Intervista a Giovanni Garbo
Nato a Padova nel 1957, fotografa sin dal 1979; appassionato di storia della fotografia, da subito si innamora di stampa in camera oscura e fotografia in bianco e nero, frequentando “a bottega” molti corsi di sviluppo e stampa facendo molta pratica sulla propria produzione. Dopo una pausa dovuta agli impegni di famiglia, torna alla sua passione nel 2011 e, attraverso la partecipazione ad un workshop, si avvicina al Gruppo Mignon cui entra a fare parte attivamente nel 2012.
Come definiresti il tuo stile fotografico? Cosa ti interessa produrre con la tua macchina fotografica?
Il mio “focus” è certamente l’umanità ed in particolare mi piace raccontare la gente del mio territorio; la macchina fotografica è il mio mezzo di espressione per elezione, attraverso il quale indago l’ambiente che mi circonda.
Il mio è un approccio documentaristico, molto riflessivo.
Perché la scelta di fotografare in analogico e con medio formato? Cosa non ti piace della tecnologia digitale?
Lavorare in pellicola e con medio formato mi corrisponde molto, si sposa con il mio approccio riflessivo, ragionato.
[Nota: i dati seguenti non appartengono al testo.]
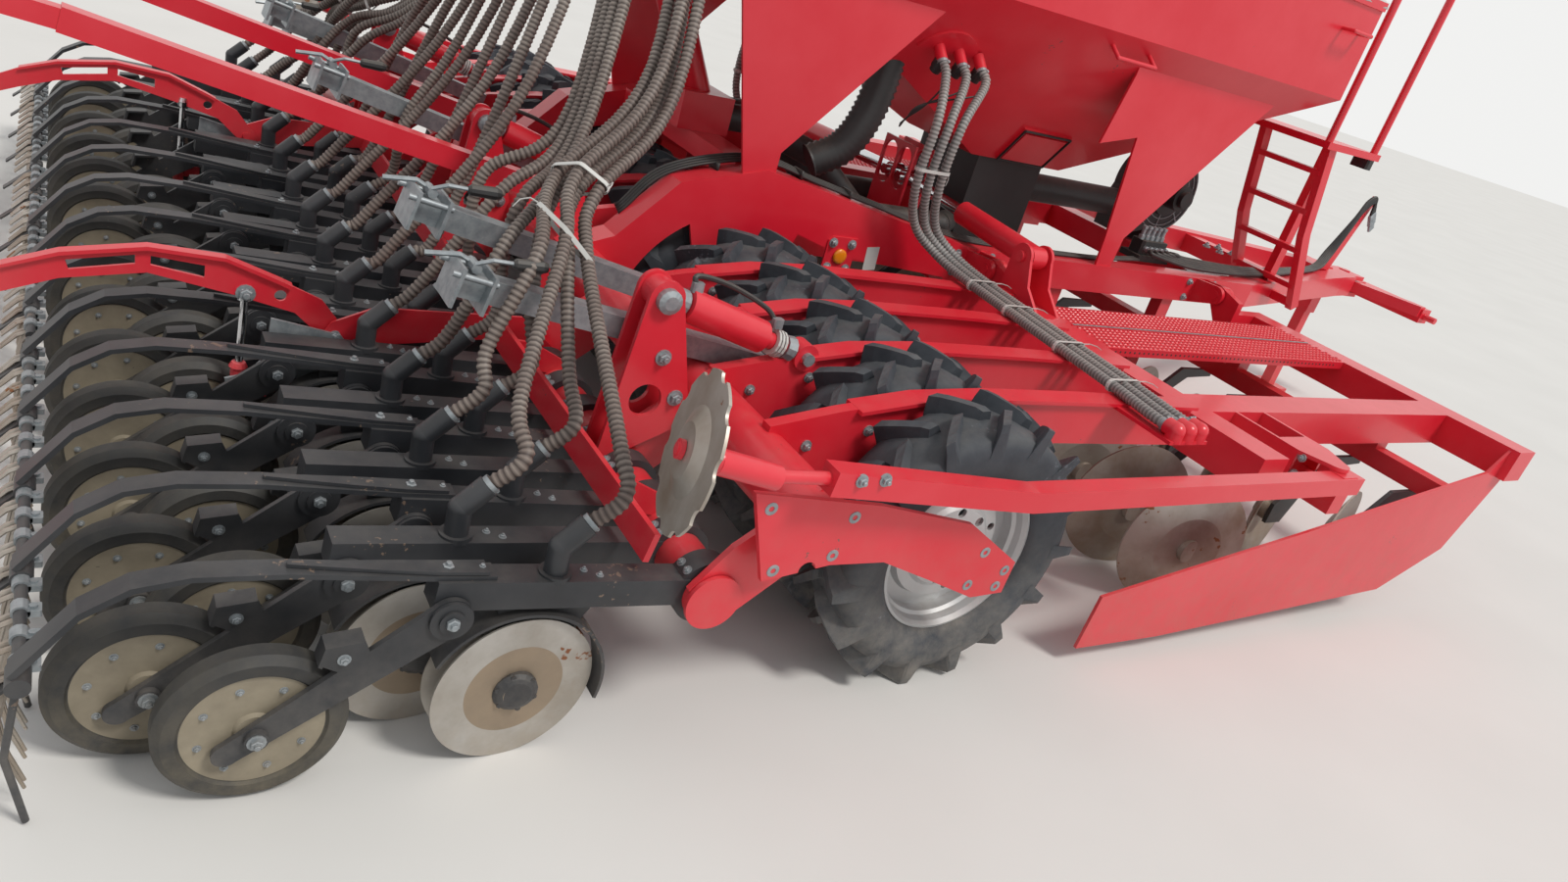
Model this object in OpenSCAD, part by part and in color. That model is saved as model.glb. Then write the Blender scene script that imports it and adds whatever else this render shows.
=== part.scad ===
// Trailed universal seed drill: disc harrow, tyre packer, coulter rail, hopper and fold-up wings.
// Sizes are millimetres. X runs forward, Y to the left, Z up; the origin is the centre of the footprint.

/* [Working width] */
// Width between the outer rows' borders
working_w = 4000; // [3800:20:4200]
// Seed rows, right to left
row_count = 28; // [28:2:28]
// Packer tyres, right to left
tyre_count = 14; // [14:2:14]
// Distance from the middle to each wing's fold axis
hinge_y = 680; // [670:1:690]
// Height of the fold axis
hinge_z = 740; // [735:1:745]
// Top of the wing's beams
beam_top = 700; // [695:1:705]

/* [Packer] */
// Tyre radius to the lugs' tips
tyre_r = 390; // [380:1:395]
// Tyre width
tyre_w = 196; // [180:1:200]
// Lugs on each side of a tyre
lug_count = 15; // [15:1:15]
// Height of a lug at the tyre's shoulder
lug_h = 38; // [30:1:42]
// Rim radius
rim_r = 222; // [210:1:230]
// Packer axle radius
axle_r = 30; // [25:1:35]
// Radius of the cross tube behind the tyres
cross_r = 75; // [65:1:80]
// Cross tube behind the axle
cross_back = 534; // [520:1:545]
// Cross tube height
cross_z = 560; // [550:1:570]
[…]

La lentezza e la artigianalità minuziosa del processo di trattamento del negativo, fino alla stampa, sono in sintonia con il mio desiderio di creare opere curate e durevoli nel tempo.
Quali sono i fotografi cui ti ispiri maggiormente?
Mi sono sempre ritrovato in tutti quei fotografi che hanno al centro il racconto dell’umanità. Primo fra tutti, Paul Strand, ma anche Lewis Hine, William Eugene Smith o Sebastiao Salgado.
Tra i miei preferiti c’è Edouard Boubat, che considero un poeta; quando sfoglio i suoi libri scopro sempre qualcosa di nuovo, lo amo perché rivolto a celebrare la vita.